The question itself intimidates me. When asked this in a class on Horror, I could think of many things that I am definitely not fond of, but couldn't think of many things that I am genuinely afraid of.
A lot of people will give you a list. My fiancé, for example, tells me that he is afraid of loneliness, heights and king cobras. My mother has nightmares about her children being in danger. My peers will tell you about how they are afraid of needles, spiders, sharks, crowds and tight spaces.
When asked to write a short piece about our fears in class, many of us found it difficult. We could describe the things we feared, but didn't necessarily know why we feared them. After contemplating why this was, I realised that it may have been because we hadn't had many experiences where we had encountered actual fear.
So why are we afraid of sharks when we have never swam in the ocean? Why are we afraid of spiders when they are so small? And why is it so difficult to write about it?
Whilst I believe that some fears will (mainly) have come from experience and/or trauma, I think that our less rational fears will have stemmed from what they represent. For example, my two main fears are heights and flying creatures such as bats and moths. Now, in my short written piece, i used an actual experience to describe how i felt at the time. It was during a visit in Liverpool where my partner thought we'd try to be bold and climb the St. John's Beacon (Radio City Tower). Unfortunately, we barely lasted five minutes before our fear of heights overwhelmed us. Just writing it down brought back the memory and reading it back made me relive the whole situation. I felt uncomfortable and knew that this technique was going to work. However, later on, when i tried to write a similar piece about the bats/moths fear, i found I couldn't really write as effectively.
Personally, I have never had a bad experience with moths or bats. In fact, the closest I've come to a bat is on the other side of an aquarium at the zoo. What I don't like is their movements - the way they dart aimlessly, clumsily, blindly. How they drop and dive with no notice and swoop a little too close to my face for liking. Now, this may seem ridiculous but I think it reflects the way I despise chaos and prefer to be in control of a situation. If I have something bounding in and out of my direct line of sight without being able to figure out its intentions, that sets off some anxiety.

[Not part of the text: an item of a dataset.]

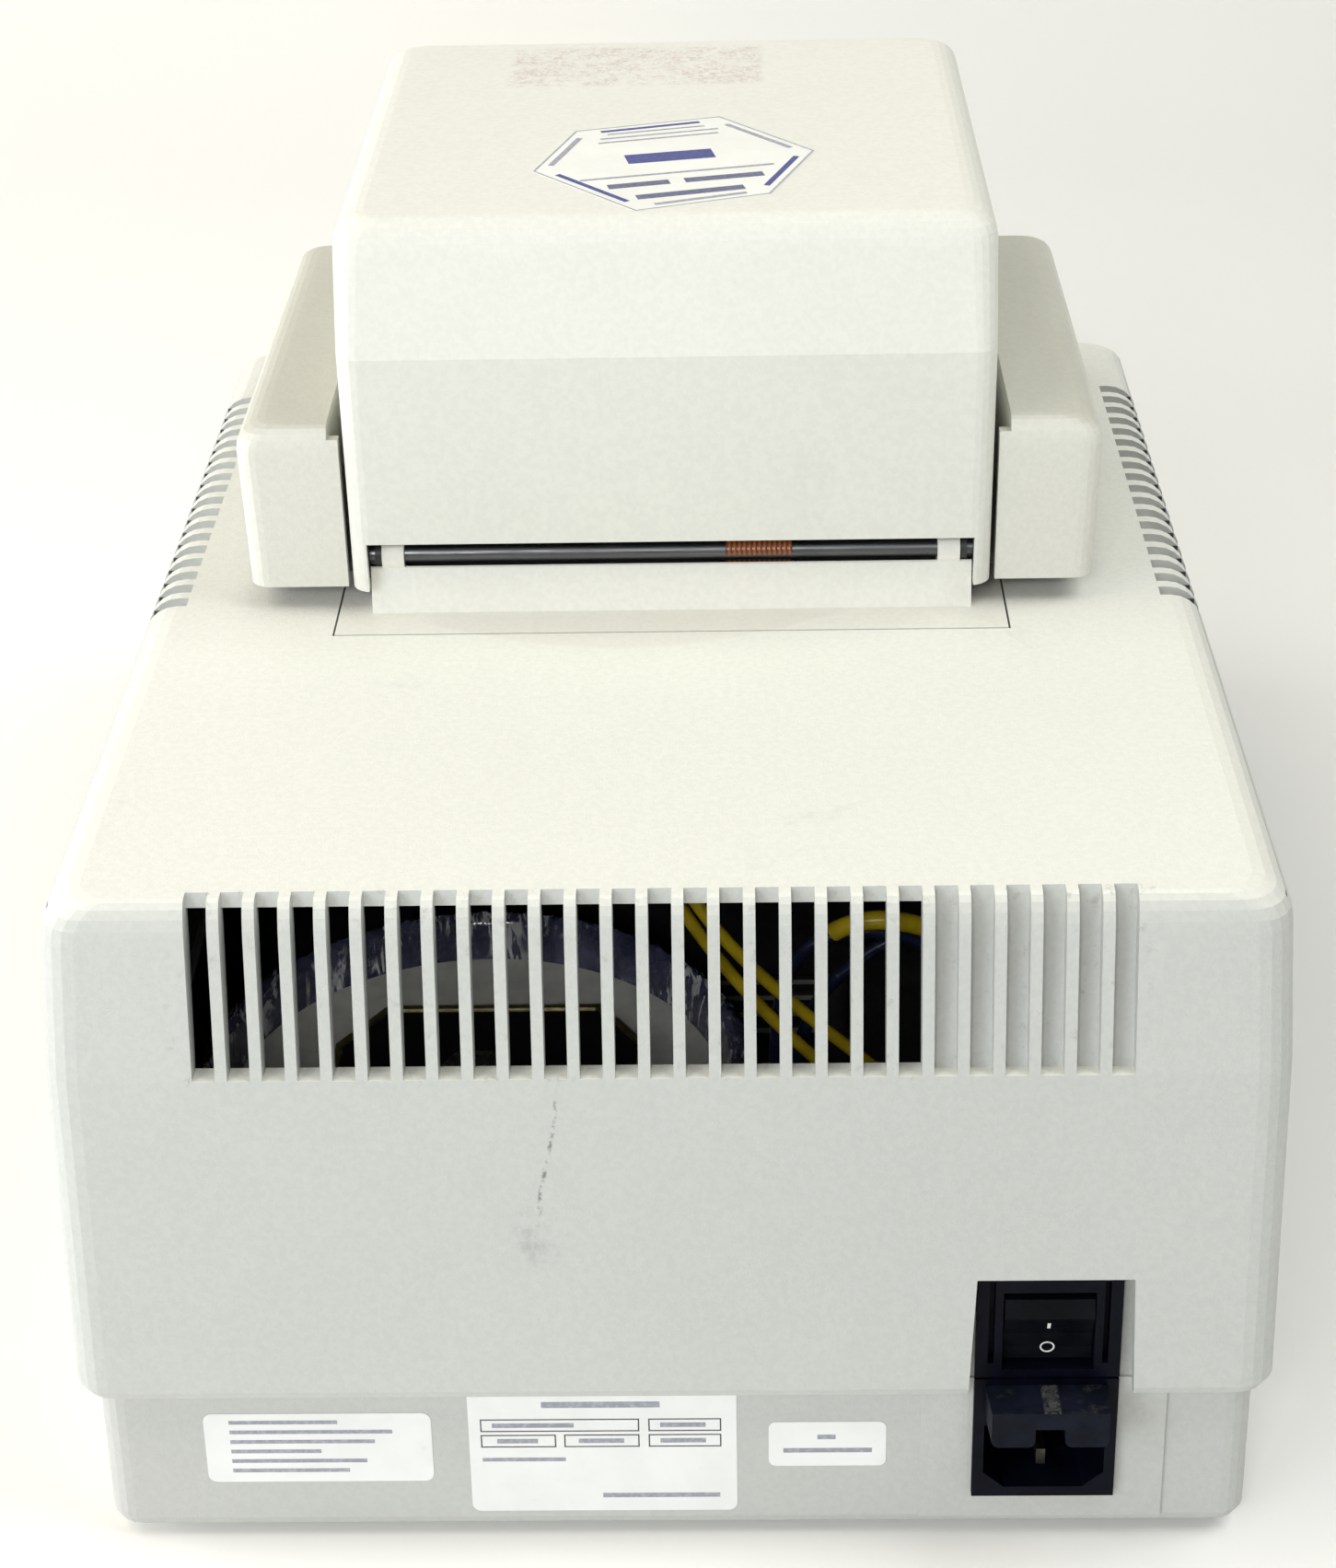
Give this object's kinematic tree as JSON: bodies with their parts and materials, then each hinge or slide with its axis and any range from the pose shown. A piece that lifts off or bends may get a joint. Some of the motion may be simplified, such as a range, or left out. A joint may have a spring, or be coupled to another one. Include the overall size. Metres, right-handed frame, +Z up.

Similarly, to use the example of my fiancé and his fear of king cobras, i think of why the fear may be there and what may trigger his anxiety. When I asked him what about these particular kind of snakes makes him feel uneasy, his answer was the way they watch the enemy. Obviously, he has never been in the position where he has had to face off with a snake but when we think of what their movements represent, we can begin to understand why he may feel uneasy. So perhaps its not the snakes that are particularly scary, but the feeling of being watched as if you were prey. It could be the fear of judgement and unpredictability. The fear of feeling inferior.
With this in mind, I feel I am able to write about the irrational by explaining what it may represent to the character feeling the fear- something I have been struggling with during my horror writing process. We just need to work out what the underlying issue is and play with the psychology. In my horror story, i will be toying with the ideas of mutilation, separation and the death of the ego- each in small and discreet doses and disguised in fictitious beliefs and a bent reality.
Do you have any ridiculous fears?
Drop a comment and let me know!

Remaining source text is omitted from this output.